--- begin Record excerpts ---

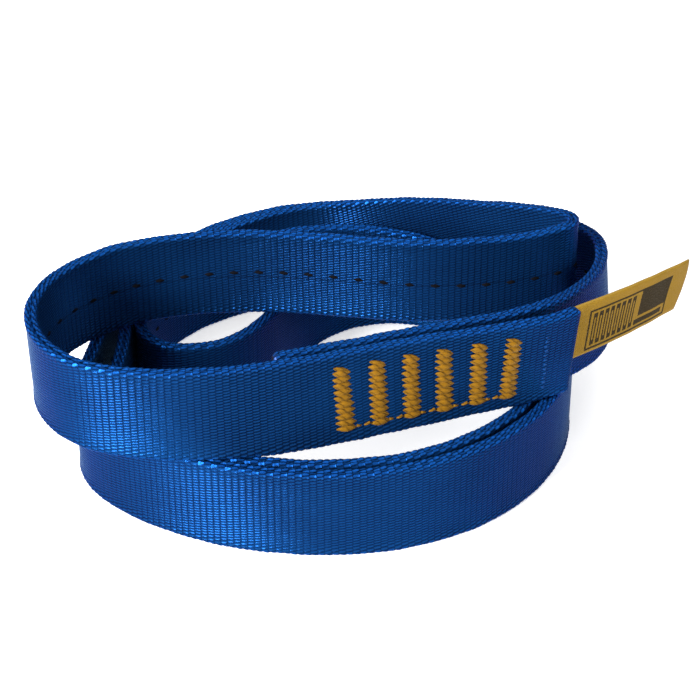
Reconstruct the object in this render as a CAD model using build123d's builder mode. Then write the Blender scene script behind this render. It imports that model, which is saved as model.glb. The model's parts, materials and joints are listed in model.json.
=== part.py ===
import os
from math import atan2, cos, degrees, hypot, radians, sin, tan

from build123d import *

# Webbing: woven tubular nylon, pressed flat and standing on its edge
webbing_width = 18.0
webbing_thickness = 2.5
layer_gap = 0.5  # between the two sewn layers, where the label's root lies
level_gap = 0.3  # between the lower turns and the turns that rest on them
layer_pitch = webbing_thickness + layer_gap
upper_level = webbing_width + level_gap
top_level = upper_level + webbing_width
corner_share = 0.45  # part of the shorter run that a bend takes up

# Plan position of the origin, under the middle of the whole object
middle_x, middle_y = 0.79, 11.66

# Bar tacks: dense zigzag stitching through both layers of the splice
tack_count = 6
tack_pitch = 6.62
first_tack = 8.3  # from the splice's left bend to the first tack's middle
tack_height = 14.0
tack_width = 4.4
pad_thickness = 0.5  # thread standing proud of each face
leg_radius = 0.4
leg_rows = 6
needle_clearance = 0.05

# Loose threads that run from one tack to the next
jump_radius = 0.3
jump_height = 2.4  # above the webbing's lower edge
jump_sag = 0.8

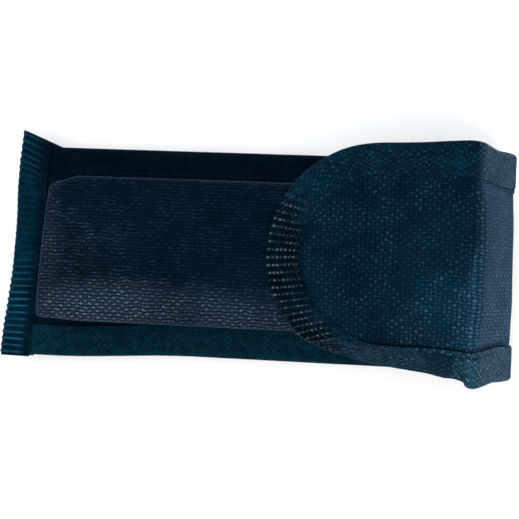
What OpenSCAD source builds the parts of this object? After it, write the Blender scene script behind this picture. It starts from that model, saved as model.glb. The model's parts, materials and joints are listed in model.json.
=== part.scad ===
// Belt pouch for a compact flashlight.
//
// A box pocket stands on a stiff back panel with a taped flange round it. The crown, a short
// end wall, rises from the back panel past the pocket's mouth, and the flap folds from the
// crown over the pocket's face. The pouch lies on its belt loop: +X points to the mouth, +Z
// out of the pocket's face, and the origin is on the ground under the middle of the pouch.

/* [Back panel] */
// Length of the closed pouch, from the closed end to the foot of the crown
pouch_length = 151; // [135:1:170]
// Width of the back panel over its side bindings
panel_width = 61; // [58:0.5:68]
// How far the end binding reaches past each side binding
end_flare = 1; // [0:0.5:2]

/* [Pocket] */
// Width of the box pocket
box_width = 40.5; // [36:0.5:41]
// Rise of the pocket's face above its flanges
box_rise = 30; // [24:1:36]
// Lean of the closed end wall, in degrees from upright
end_lean = 15.5; // [0:0.5:20]
// Radius of the pocket's long edges
edge_radius = 3; // [2:0.5:6]

/* [Crown and flap] */
// Lean of the crown towards the pocket, in degrees from upright
crown_lean = 18; // [6:0.5:20]
// Width of the crown at its foot
crown_foot_width = 65; // [62:0.5:68]
// Width of the crown and the flap at the fold between them
fold_width = 66; // [64:0.5:72]
// Width of the flap where its round tip begins
flap_tip_width = 64.5; // [60:0.5:68]
// Reach of the flap from the fold to its tip
flap_reach = 56.5; // [48:0.5:66]

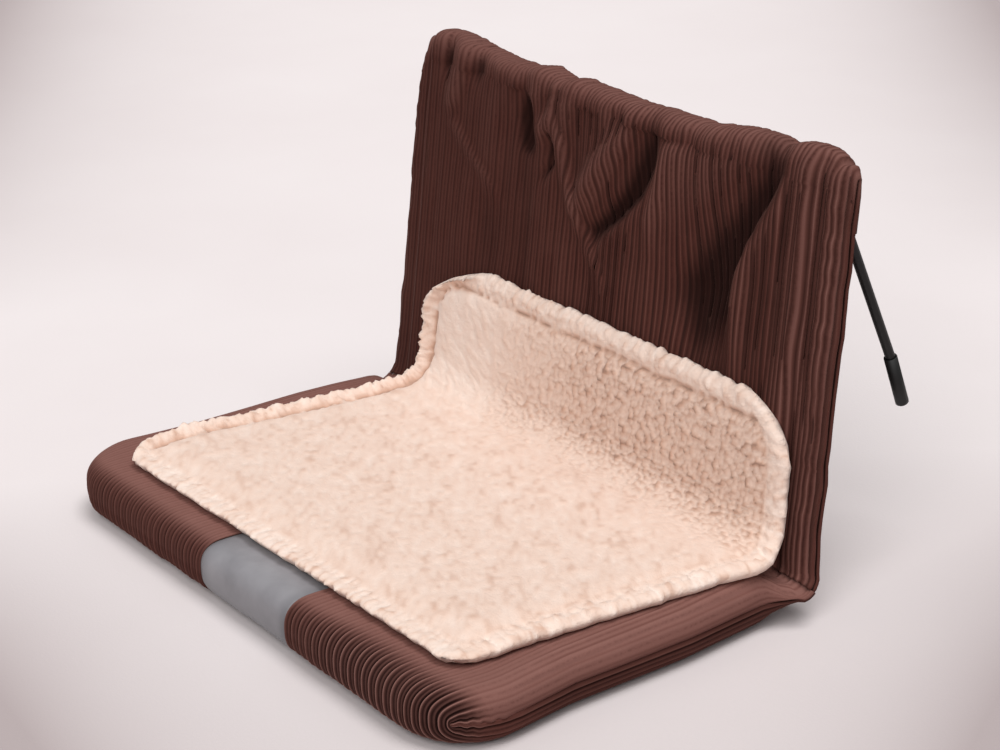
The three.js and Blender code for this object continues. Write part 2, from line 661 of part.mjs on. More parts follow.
function backCoverSolid() {
  const skin = new Skin();
  const [outer, inner] = [0, CLOTH].map((wall) => ({
    front: backRows(wall, true),
    rear: backRows(wall, false),
    top: topRows(wall),
  }));
  const outerFront = [...outer.front, ...outer.top];
  const innerFront = [...inner.front, ...inner.top];
  skin.grid(outerFront);
  skin.grid(innerFront, true);
  skin.grid(outer.rear, true);
  skin.grid(inner.rear);
  skin.wall(outer.front[0], inner.front[0], true);
  skin.wall(outer.rear[0], inner.rear[0]);
  skin.wall(outer.rear.at(-1), inner.rear.at(-1), true);
  skin.wall(outerFront.at(-1), innerFront.at(-1));
  const open = [outer.front.at(-1), ...outer.top];
  const openInner = [inner.front.at(-1), ...inner.top];
  skin.wall(column(open, 0), column(openInner, 0));
  skin.wall(column(open, -1), column(openInner, -1), true);
  return toSolid(skin.geometry());
}

// A cut through the flap, from below its hem up to where the hook's leg comes out
function hookSlot(x) {
  const low = BACK_LENGTH - FLAP_LENGTH - ROD;
  const high = BACK_LENGTH + SLOT_TOP;
  const near = REST_INNER + CLOTH + STRIP_GAP;
  const far = HOOK_INNER + 2 * ROD;
  const size = new THREE.Vector3(SLOT_WIDTH, far - near, high - low);
  return boxSolid(backPoint(x, (low + high) / 2, -(near + far) / 2), size, BACK_LEAN);
}

let backSolid = backCoverSolid();
for (const side of [-1, 1]) backSolid = backSolid.subtract(hookSlot(side * HOOK_X));
addPart("back_cover", toGeometry(backSolid), corduroy);

// Closure: a loop strip on the rear layer and a hook strip inside the flap
const stripSize = new THREE.Vector3(2 * (HOOK_X - STRIP_INSET), STRIP_THICKNESS, STRIP_WIDTH);
["closure_loop_strip", "closure_hook_strip"].forEach((name, i) => {
  const behind = REST_INNER + CLOTH + (i + 1) * STRIP_GAP + (i + 1 / 2) * STRIP_THICKNESS;
  const strip = boxSolid(backPoint(0, BACK_LENGTH - STRIP_DROP, -behind), stripSize, BACK_LEAN);
  addPart(name, toGeometry(strip), tape);
});

// Sherpa mat: its underside follows the seat, turns up in a bend, and leans on the back
const matLow = HALF_HEIGHT + GAP; // underside over the frame's line on the seat
const matAhead = HOOK_INNER + CLOTH + GAP; // and on the back
const matBendReach = MAT_BEND * Math.tan(TURN / 2);
const matCornerAlong = (matLow - matAhead * Math.sin(BACK_LEAN)) / Math.cos(BACK_LEAN);
const matCorner = backPoint(0, matCornerAlong, matAhead);
const matBendStart = matCorner.y - matBendReach - MAT_FRONT_Y;
const matBendLength = MAT_BEND * TURN;
const matBackLength = MAT_TOP - matCornerAlong - matBendReach;
const matLength = matBendStart + matBendLength + matBackLength;

// A point over the mat's underside, at a distance along the mat from its front edge
function matPoint(x, run, height) {
  if (run <= matBendStart) {
    return new THREE.Vector3(x, MAT_FRONT_Y + run, HALF_HEIGHT + matLow + height);
  }
  const angle = Math.min(TURN, (run - matBendStart) / MAT_BEND);
  const reach = MAT_BEND - height;
  const y = matCorner.y - matBendReach + reach * Math.sin(angle);
  const z = HALF_HEIGHT + matLow + MAT_BEND - reach * Math.cos(angle);
  const past = Math.max(0, run - matBendStart - matBendLength);
  return new THREE.Vector3(x, y, z).addScaledVector(ALONG, past);
}

const matEdge = (run, front, rear) => SEAT_WIDTH / 2 - mix(front, rear, smooth(0, matBendStart, run));

function matCornerIn(run, frontRadius, topWidth) {
  const near = clamp01(1 - run / frontRadius);
  const far = clamp01(1 - (matLength - run) / MAT_TOP_CORNER_HEIGHT);
  return frontRadius * (1 - Math.sqrt(1 - near ** 2)) + topWidth * (1 - Math.sqrt(1 - far ** 2));
}

function matSides(run) {
  const left = matEdge(run, MAT_FRONT_LEFT, MAT_REAR_LEFT);
  const right = matEdge(run, MAT_FRONT_RIGHT, MAT_REAR_RIGHT);
  return [matCornerIn(run, MAT_FRONT_CORNER_LEFT, MAT_TOP_CORNER_LEFT) - left,
    right - matCornerIn(run, MAT_FRONT_CORNER_RIGHT, MAT_TOP_CORNER_RIGHT)];
}

// Distance in from the mat's outline, and the two surfaces there
function matInset(x, run) {
  const [left, right] = matSides(run);
  return Math.min(run, matLength - run, x - left, right - x);
}

function matSurface(inset, upper) {
  const edge = MAT_EDGE / 2;
  if (!upper) return edge - rounded(inset, edge, edge);
  const rim = edge + rounded(inset, edge, edge);
  const groove = MAT_GROOVE * bell(inset - MAT_BORDER, MAT_GROOVE) * smooth(0, edge, inset);
  return rim + (MAT_THICKNESS - MAT_EDGE) * smooth(edge, 2 * MAT_BORDER, inset) - groove;
}

const matInsets = [0, MAT_EDGE / 8, MAT_EDGE / 2, MAT_EDGE, MAT_BORDER, MAT_BORDER * 1.4, MAT_BORDER * 2.2];
const matMiddleShares = [1 / 6, 2 / 6, 3 / 6, 4 / 6, 5 / 6];

function matGrid(upper) {
  const bendRows = [0, 1 / 4, 1 / 2, 3 / 4, 1].map((share) => matBendStart + share * matBendLength);
  const seatRuns = [1 / 4, 1 / 2, 3 / 4].map((share) => share * matBendStart);
  const runs = [...matInsets, ...seatRuns, ...bendRows, ...matInsets.map((v) => matLength - v).reverse()];
  return runs.map((run) => {
    const [left, right] = matSides(run);
    const near = matInsets.at(-1);
    const middle = matMiddleShares.map((share) => mix(left + near, right - near, share));
    const xs = [...matInsets.map((v) => left + v), ...middle, ...matInsets.map((v) => right - v).reverse()];
    return xs.map((x) => matPoint(x, run, matSurface(matInset(x, run), upper)));
  });
}

const matSkin = new Skin();
matSkin.grid(matGrid(true));
matSkin.grid(matGrid(false), true);
addPart("sherpa_mat", matSkin.geometry(), sherpa);

// The origin is the middle of the flat underside
group.position.y = -SEAT_DEPTH / 2;

export default group;
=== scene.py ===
import math

import bpy
import numpy as np
from mathutils import Matrix, Vector


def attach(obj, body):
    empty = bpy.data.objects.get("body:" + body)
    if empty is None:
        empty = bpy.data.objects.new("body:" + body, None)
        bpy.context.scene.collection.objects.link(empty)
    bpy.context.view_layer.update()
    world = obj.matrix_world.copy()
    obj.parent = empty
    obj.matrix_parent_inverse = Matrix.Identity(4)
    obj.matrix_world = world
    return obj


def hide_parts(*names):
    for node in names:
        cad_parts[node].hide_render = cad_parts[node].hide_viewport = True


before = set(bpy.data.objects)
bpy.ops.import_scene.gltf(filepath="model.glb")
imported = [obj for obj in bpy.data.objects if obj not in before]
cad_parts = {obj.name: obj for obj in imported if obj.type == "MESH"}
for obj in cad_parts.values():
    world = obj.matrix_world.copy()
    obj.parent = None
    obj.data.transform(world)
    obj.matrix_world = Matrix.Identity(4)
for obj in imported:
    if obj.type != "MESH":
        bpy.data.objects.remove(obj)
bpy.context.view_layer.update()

# Lengths are in millimetres, with y = 0 at the front face of the cover.
# placed() turns them into metres in the row frame.

# Seat
SEAT_WIDTH = 480
SEAT_DEPTH = 286
HALF_BAR = 20
HALF_HEIGHT = 19
BAR_ROUNDNESS = 2.6
CORNER = 50
CORNER_X = SEAT_WIDTH / 2 - CORNER
SIDE_IN = 6
SIDE_PINCH = 7.5
SIDE_PINCH_LENGTH = 85
SEAT_SAG = 5
CORNER_SQUEEZE = 2.5
CLOTH = 1.6
GAP = 0.4
FOAM_END_Y = 250
TAPER_START = FOAM_END_Y + GAP

# Rods, back, and the turn between seat and back
ROD = 7
FRAME_X = 218
HOOK_X = 193
REAR_BEND = 15
BACK_LENGTH = 265
BACK_LEAN = math.radians(8)
TURN = math.pi / 2 - BACK_LEAN
TANGENT = REAR_BEND * math.tan(TURN / 2)
BEND_Y = SEAT_DEPTH - TANGENT
HALF_BEND = REAR_BEND * TURN / 2
BACK_FOOT_X = 235
BACK_TOP_X = 231
ALONG = np.array([0, math.sin(BACK_LEAN), math.cos(BACK_LEAN)])
AHEAD = np.array([0, -math.cos(BACK_LEAN), math.sin(BACK_LEAN)])
REAR_CORNER = np.array([0, SEAT_DEPTH, HALF_HEIGHT])

# From the frame's plane to the inside of the cloth: at the frame rod, over the hook rods and in the flap
REST_INNER = 4.8
HOOK_INNER = 12.3
FLAP_INNER = 9.5

# Seams
SEAM_REACH = 14
SEAM_STRIP = 4.5
SEWN = 1.3
SLACK = 1.1
FLARE = 3.7
FLARE_SPAN = (-24, -2, 0, 28)

# Turn over the top bar, and the flap behind it
WRAP_ROWS = 19
WRAP_DROP = 6
WRAP_ROUNDNESS = 2.5
WRAP_SHOULDER = 3.4
FLAP_ROWS = 6
FLAP_LENGTH = 34
FLAP_HEM = 10
SLOT_WIDTH = 9.4
SLOT_TOP = 267
MOUTH = 257
ROD_CREST = 270.3
HOOK_CREST = 278.2
CROWN_ROUND = 1.4
CROWN_LOW = 268.4
TOP_CORNER_LEFT = (30, 55)
TOP_CORNER_RIGHT = (8, 12)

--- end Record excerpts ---

__Goal__
Reproduce, please, the lines of the material from its first line down to the line containing "end_flare = 1; // [0:0.5:2]", keeping both ends and nothing beyond them.

__Solution for this exercise__
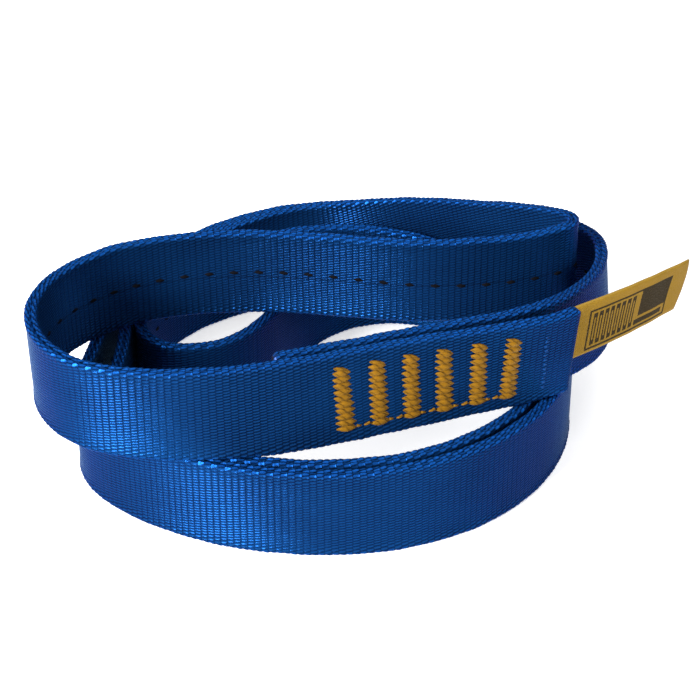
Reconstruct the object in this render as a CAD model using build123d's builder mode. Then write the Blender scene script behind this render. It imports that model, which is saved as model.glb. The model's parts, materials and joints are listed in model.json.
=== part.py ===
import os
from math import atan2, cos, degrees, hypot, radians, sin, tan

from build123d import *

# Webbing: woven tubular nylon, pressed flat and standing on its edge
webbing_width = 18.0
webbing_thickness = 2.5
layer_gap = 0.5  # between the two sewn layers, where the label's root lies
level_gap = 0.3  # between the lower turns and the turns that rest on them
layer_pitch = webbing_thickness + layer_gap
upper_level = webbing_width + level_gap
top_level = upper_level + webbing_width
corner_share = 0.45  # part of the shorter run that a bend takes up

# Plan position of the origin, under the middle of the whole object
middle_x, middle_y = 0.79, 11.66

# Bar tacks: dense zigzag stitching through both layers of the splice
tack_count = 6
tack_pitch = 6.62
first_tack = 8.3  # from the splice's left bend to the first tack's middle
tack_height = 14.0
tack_width = 4.4
pad_thickness = 0.5  # thread standing proud of each face
leg_radius = 0.4
leg_rows = 6
needle_clearance = 0.05

# Loose threads that run from one tack to the next
jump_radius = 0.3
jump_height = 2.4  # above the webbing's lower edge
jump_sag = 0.8

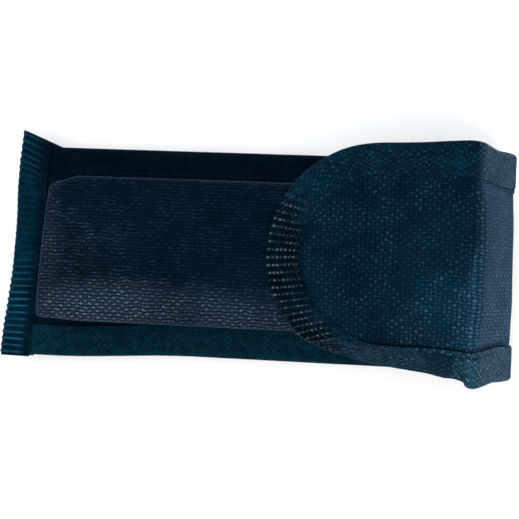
What OpenSCAD source builds the parts of this object? After it, write the Blender scene script behind this picture. It starts from that model, saved as model.glb. The model's parts, materials and joints are listed in model.json.
=== part.scad ===
// Belt pouch for a compact flashlight.
//
// A box pocket stands on a stiff back panel with a taped flange round it. The crown, a short
// end wall, rises from the back panel past the pocket's mouth, and the flap folds from the
// crown over the pocket's face. The pouch lies on its belt loop: +X points to the mouth, +Z
// out of the pocket's face, and the origin is on the ground under the middle of the pouch.

/* [Back panel] */
// Length of the closed pouch, from the closed end to the foot of the crown
pouch_length = 151; // [135:1:170]
// Width of the back panel over its side bindings
panel_width = 61; // [58:0.5:68]
// How far the end binding reaches past each side binding
end_flare = 1; // [0:0.5:2]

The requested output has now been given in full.